Tivemos ocasião ao longo do tempo, em particular dos dois anos da legislatura anterior, de examinar as matérias que, na forma de projectos de lei, de propostas de lei ou outras, foram levadas à discussão e votação em reunião do Plenário da Assembleia da República.
Pois bem, concluímos que porventura cerca de 70% a 80% de tais matérias não tinham, em nossa opinião, a dignidade necessária e suficiente para serem objecto de discussão e votação em Plenário da Câmara.
A título paradigmático, recordo projectos de diplomas sobre os tapetes de Arraiolos ou sobre a fauna e flora dos Açores.

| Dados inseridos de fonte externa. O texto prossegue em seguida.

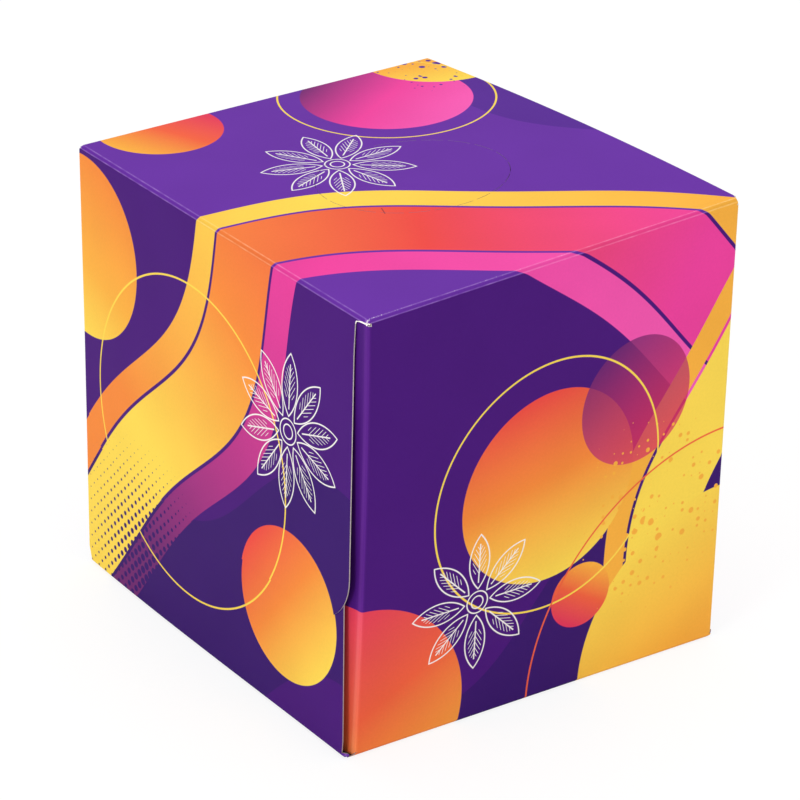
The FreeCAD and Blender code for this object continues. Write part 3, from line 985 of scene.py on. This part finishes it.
def make_printed_board():
    """Printed, satin-varnished board: ink a little worn along the creases, painted light and shade, paper
    tooth in its surface.
    """
    nodes = Nodes("printed_board")
    sheet, u, v = paint_sheet(nodes)
    place = sheet.place

    # How far a place is past the top panel's edges, and whether it is beyond its front or back edge
    past_u, past_v = abs(u) - HALF_LENGTH, abs(v) - HALF_DEPTH
    beyond = sheet.inside(past_v * -1)
    across = sheet.inside(past_u)

    # Soft lines where the ink has worn on the ridges of the creases, with painted highlights on them,
    # here more and there less
    patch = nodes.noise(place, 0.35, 3.0)
    wear_and_highlight_patches = patch * 1.4 - 0.2
    worn_and_highlit = sheet.lines(past_u, END_WEAR_AND_HIGHLIGHT) * (1 - beyond) + sheet.lines(past_v, LONG_WEAR_AND_HIGHLIGHT) * across
    worn_and_highlit = worn_and_highlit * wear_and_highlight_patches

    # The dust flaps, by the distance past their crease: a painted sheen at the bend, painted shade
    # further in
    share = (HALF_DEPTH + HEIGHT - DUST_GAP_LEVEL - abs(v)) * (1 / (HEIGHT - DUST_GAP_LEVEL))
    seen_gap = DUST_GAP - share * share * (DUST_GAP - DUST_GAP_TOP)
    gap = nodes.add("ShaderNodeMix", {}, {0: sheet.inside(u), 2: DUST_GAP_PLAIN, 3: seen_gap})
    fold = past_u + gap
    painted_sheen = sheet.lines(fold, BEND_PAINTED_SHEEN) * beyond
    # Painted shade of the slot between the dust flap and the flap over it
    deep = nodes.math("MULTIPLY_ADD", fold, 0.3, -1.2, clamp=True) * beyond

    # Ink tone, with painted shade: a little darker on the creases' ridges and deep in the dust flaps
    mottle = nodes.noise(place, 1.4, 4.0)
    cloud = nodes.noise(place, 0.05, 1.0)
    end_ridge = sheet.soft(past_u, RIDGE_HALF) * (1 - beyond)
    ridge = nodes.math("MAXIMUM", end_ridge, sheet.soft(past_v, RIDGE_HALF) * across)
    tone = mottle * 0.10 + cloud * 0.12 + 0.89 - ridge * 0.16 - deep * 0.7
    value = nodes.add("ShaderNodeHueSaturation", {}, {"Value": tone, "Color": sheet.colour})
    bright = nodes.add("ShaderNodeGamma", {}, {0: value, 1: 1 - painted_sheen * 0.2 - worn_and_highlit * 1.2})
    lit = nodes.blend(worn_and_highlit * 0.35, bright, CHALK)

    # Flecks of bare board on the crease near the corner
    fleck = nodes.noise(place, 2.2, 3.0)
    corner = sheet.distance((-HALF_LENGTH, -HALF_DEPTH))
    near = nodes.math("MULTIPLY_ADD", corner, -1 / FLECK_REACH, 1.0, clamp=True)
    on_line = sheet.inside(abs(past_v + FLECK_LINE[0]) - FLECK_LINE[1]) * across
    bare = sheet.inside(0.7 - fleck - near * 0.17) * on_line
    colour = nodes.blend(bare * 0.6, lit, CHALK)

    # The short slit where the tearing starts: painted dark, as the shade inside it
    start = nodes.add("ShaderNodeMapping", {"vector_type": "TEXTURE"}, {
        "Vector": place, "Location": TEAR_MIDDLE, "Rotation": (0, 0, math.radians(TEAR_TURN))})
    parts = nodes.add("ShaderNodeSeparateXYZ", {}, {0: start})
    half_length, half_width = TEAR_HALVES
    slit = sheet.inside(abs(parts) - half_length) * sheet.inside(abs(parts.beside("Y")) - half_width)
    colour = nodes.blend(slit * 0.7, colour, ink(40, 16, 60))

    # Surface: fine tooth and slow waviness
    tooth = nodes.noise(place, 5.0, 3.0)
    sway = nodes.noise(place, 0.03, 1.0)
    height = tooth * 0.006 + sway * 0.5
    bump = nodes.add("ShaderNodeBump", {}, {"Strength": 1.0, "Distance": MM, "Height": height})
    rough = mottle * 0.08 + worn_and_highlit * 0.2 + 0.40
    return nodes.finish({
        "Base Color": colour,
        "Roughness": rough,
        "Specular IOR Level": 0.04,
        "Normal": bump})


def make_bare_board():
    """The unprinted inside: grey board with fibres in its surface, with painted shade at the bottom."""
    nodes = Nodes("bare_board")
    place = nodes.add("ShaderNodeTexCoord", {}, {}, "Object")
    fibre = nodes.noise(place, 900.0, 4.0)
    speck = nodes.noise(place, 2500.0, 2.0)
    level = nodes.add("ShaderNodeSeparateXYZ", {}, {0: place}, "Z") * (1 / MM)
    colour = nodes.ramp(fibre, [(0.3, ink(118, 109, 99)), (0.7, ink(150, 141, 131))])
    # Painted shade: darker towards the bottom
    low = nodes.math("MULTIPLY_ADD", level, -0.25, 0.9, clamp=True)
    colour = nodes.blend(low, colour, ink(44, 34, 30))
    bump = nodes.add("ShaderNodeBump", {}, {"Strength": 0.4, "Distance": MM * 0.05, "Height": speck})
    return nodes.finish({
        "Base Color": colour,
        "Roughness": 0.85,
        "Specular IOR Level": 0.2,
        "Normal": bump})


# How deep below the top the cut edges are free of painted shade, and how far from the middle the
# perforation reaches
UNSHADED_DEPTH = 3.5
PERFORATION_REACH = 35.0


def make_cut_edge(name, lit):
    """A cut edge: off-white pulp, with painted shade lower down, and in the perforation painted shade
    tinted by ink.

    Light that passes through loose fibres is given as a little light of their own.
    """
    nodes = Nodes(name)
    place = nodes.add("ShaderNodeTexCoord", {}, {}, "Object")
    level = nodes.add("ShaderNodeSeparateXYZ", {}, {0: place}, "Z") * (1 / MM)
    pulp = nodes.noise(place, 1800.0, 4.0)
    unshaded_pulp = nodes.ramp(pulp, [(0.3, ink(224, 212, 206)), (0.6, ink(250, 245, 238))])
    # Painted shade: darker lower down, and none near the top
    shade_lower_down = nodes.math("MULTIPLY_ADD", level, -0.004, 0.62, clamp=True)
    top = nodes.math("MULTIPLY_ADD", level, 1.0, UNSHADED_DEPTH - HEIGHT, clamp=True)
    colour = nodes.blend((shade_lower_down + 0.16) * (1 - top), unshaded_pulp, ink(128, 100, 100))
    # In the perforation: painted shade, tinted by the ink
    from_middle = nodes.vector("LENGTH", nodes.vector("MULTIPLY", place, (1, 1, 0)), output=1)
    slit = nodes.math("LESS_THAN", from_middle, PERFORATION_REACH * MM)
    colour = nodes.blend(slit * 0.75, colour, ink(110, 70, 120))
    bump = nodes.add("ShaderNodeBump", {}, {"Strength": 0.6, "Distance": MM * 0.08, "Height": pulp})
    inputs = {"Base Color": colour, "Roughness": 0.9, "Specular IOR Level": 0.2, "Normal": bump}
    if lit:
        inputs["Emission Color"] = colour
        inputs["Emission Strength"] = lit
    return nodes.finish(inputs)


def make_floor():
    """A plain white floor with a faint shadow: partly plain white to the camera, clear from below."""
    nodes = Nodes("studio_floor")
    seen = nodes.add("ShaderNodeLightPath", {}, {}, "Is Camera Ray")
    paint = nodes.add("ShaderNodeBsdfDiffuse", {}, {"Color": (0.9, 0.9, 0.9, 1)})
    white = nodes.add("ShaderNodeEmission", {}, {"Color": (1, 1, 1, 1), "Strength": 1.05})
    both = nodes.add("ShaderNodeMixShader", {}, {0: seen * FLOOR_EMIT, 1: paint, 2: white})
    under = nodes.add("ShaderNodeNewGeometry", {}, {}, "Backfacing")
    clear = nodes.add("ShaderNodeBsdfTransparent", {}, {})
    one_way = nodes.add("ShaderNodeMixShader", {}, {0: under, 1: both, 2: clear})
    nodes.add("ShaderNodeOutputMaterial", {}, {0: one_way})
    turns = ((-1, -1), (1, -1), (1, 1), (-1, 1))
    corners = [(FLOOR_HALF * x, FLOOR_HALF * y, -FLOOR_DROP) for x, y in turns]
    mesh = bpy.data.meshes.new("studio_floor")
    mesh.from_pydata(corners, [], [(0, 1, 2, 3)])
    mesh.materials.append(nodes.material)
    floor = bpy.data.objects.new("studio_floor", mesh)
    bpy.context.collection.objects.link(floor)


def make_lamp(name, place, size, power):
    """A square soft lamp that looks at the carton's middle."""
    data = bpy.data.lights.new(name, "AREA")
    data.shape = "SQUARE"
    data.size = size
    data.energy = power
    lamp = bpy.data.objects.new(name, data)
    lamp.location = place
    toward = Vector((0, 0, HEIGHT * MM / 2)) - Vector(place)
    lamp.rotation_euler = toward.to_track_quat("-Z", "Y").to_euler()
    bpy.context.collection.objects.link(lamp)


def make_light():
    """A white surround with a large lamp overhead and one before each seen side."""
    world = bpy.data.worlds.new("studio")
    world.use_nodes = True
    surround = world.node_tree.nodes["Background"]
    surround.inputs["Color"].default_value = (1, 1, 1, 1)
    surround.inputs["Strength"].default_value = WORLD_LEVEL
    bpy.context.scene.world = world
    for name, place, size, power in LAMPS:
        make_lamp(name, place, size, power)


def make_camera():
    """The camera, turned by its azimuth, elevation and roll."""
    turn, rise, roll = (math.radians(angle) for angle in (CAMERA_AZIMUTH, CAMERA_ELEVATION, CAMERA_ROLL))
    forward = Vector((-math.sin(turn) * math.cos(rise), math.cos(turn) * math.cos(rise), -math.sin(rise)))
    right = Vector((math.cos(turn), math.sin(turn), 0))
    up = right.cross(forward)
    right, up = right * math.cos(roll) + up * math.sin(roll), up * math.cos(roll) - right * math.sin(roll)
    data = bpy.data.cameras.new("camera")
    data.lens = LENS
    data.sensor_width = 36.0
    camera = bpy.data.objects.new("camera", data)
    basis = Matrix((right, up, -forward)).transposed().to_4x4()
    basis.translation = Vector(CAMERA_PLACE) * MM
    camera.matrix_world = basis
    bpy.context.collection.objects.link(camera)
    bpy.context.scene.camera = camera


def main():
    """The carton and its loose fibres, on the floor, in the light and before the camera."""
    bpy.context.scene.view_settings.view_transform = "Standard"
    carton = make_board()
    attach(carton, "root")
    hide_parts(NODE)
    fibres = make_fibres()
    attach(fibres, "root")
    make_floor()
    make_light()
    make_camera()


main()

Ora, não é nem humano nem racionalmente exigível impor ou pretender, a não ser como sacrifício para remição dos pecados dos Srs. Deputados, que estes estejam presentes, em número significativo, em discussões e votações tendo por objecto matérias que, fundamentalmente pela sua especialização, num mundo cada vez mais especializado, apenas e por natureza podem admitir a intervenção relevante de alguns poucos Deputados.
Em que pode, por exemplo, um Deputado advogado, Deputado pertencente à Comissão de Defesa, contribuir para uma discussão sobre tapetes de Arraiolos ou sobre a flora dos Açores? Obviamente que não pode contribuir com nada de útil.
A matéria em causa, apontada a título meramente exemplificativo, é altamente especializada e para ela só podem contribuir com relevância os Deputados da comissão especializada que a apreciaram e relataram e, eventualmente, excepcionalmente um ou outro Deputado que, por motivos particulares, tenha interesse no assunto ou conhecimentos sobre ele.
Ora, chegados a este ponto, entramos naquilo que julgamos que deveria ser um caminho que as alterações ao Regimento deveriam ter consagrado mas não consagraram, assim se perdendo, infelizmente, a oportunidade.
Qual, então, o caminho?
O caminho era o de reduzir drasticamente o número de reuniões plenárias da Assembleia da República, estripando delas as matérias que, pela sua especialização ou insuficiente dignidade, não devem ser discutidas em tal sede.
As reuniões plenárias ficariam afectas às grandes figuras regimentais: Grandes Opções do Plano e Orçamento do Estada, Conta Geral do Estado, Programa do Governo, Moção de Confiança e de Censura, etc.
Às comissões permanentes especializadas passaria a caber a discussão total, isto é, na generalidade e na especialidade, assim como a votação das aludidas restantes matérias.
No limite, acharíamos admissível retirar às comissões e levar ao Plenário apenas a votação dos projectos de diploma tendo por objecto as tais matérias.
Como V. Ex.ª, Sr. Presidente, deve calcular, limitamo-nos a apontar, nesta declaração de voto, apenas a linha essencial do trajecto que, penso, deveria ter sido traçado e traduzido nas correspondentes alterações ao Regimento.
O Parlamento funcionaria mais rapidamente, mais eficazmente e com maior dignidade quer para a Câmara como instituição quer, e fundamentalmente, para os Deputados, tantas vezes acusados de ausentes de discussões que, fundamentalmente pela sua especialidade, apenas justificam a presença daqueles que, por pertença à comissão ou por razões subjectivas, nelas têm de intervir ou querem intervir.
Apontamos, ainda, dois outros aspectos negativos que não são corrigidos com as alterações ao Regimento.
O primeiro aspecto consiste na continuação da consagração da possibilidade de se constituir um grupo parlamentar apenas com dois Deputados com todas as competências daí decorrentes em termos das prerrogativas regimentalmente consagradas, nomeadamente quanto ao tempo de intervenção. Trata-se de uma aberração, claramente antidemocrática, que leva a que o Partido Comunista usufrua da circunstância de ter dois grupos parlamentares na Assembleia da República: o próprio e outro que, sendo também próprio, tem outro nome - PEV.
O segundo aspecto consiste em não se terem introduzido as alterações necessárias a que, em muitas grelhas de uso de tempo, os pequenos ou pequeníssimos partidos tenham praticamente o mesmo tempo de intervenção dos maiores partidos.
Trata-se de outra aberração, igualmente antidemocrática, pois vem dar tempo de intervenção a minorias extremistas, pouco representadas na sociedade portuguesa, tempo esse inteiramente desproporcionado para mais, por comparação com aquele que em tais grelhas é concedido aos maiores partidos.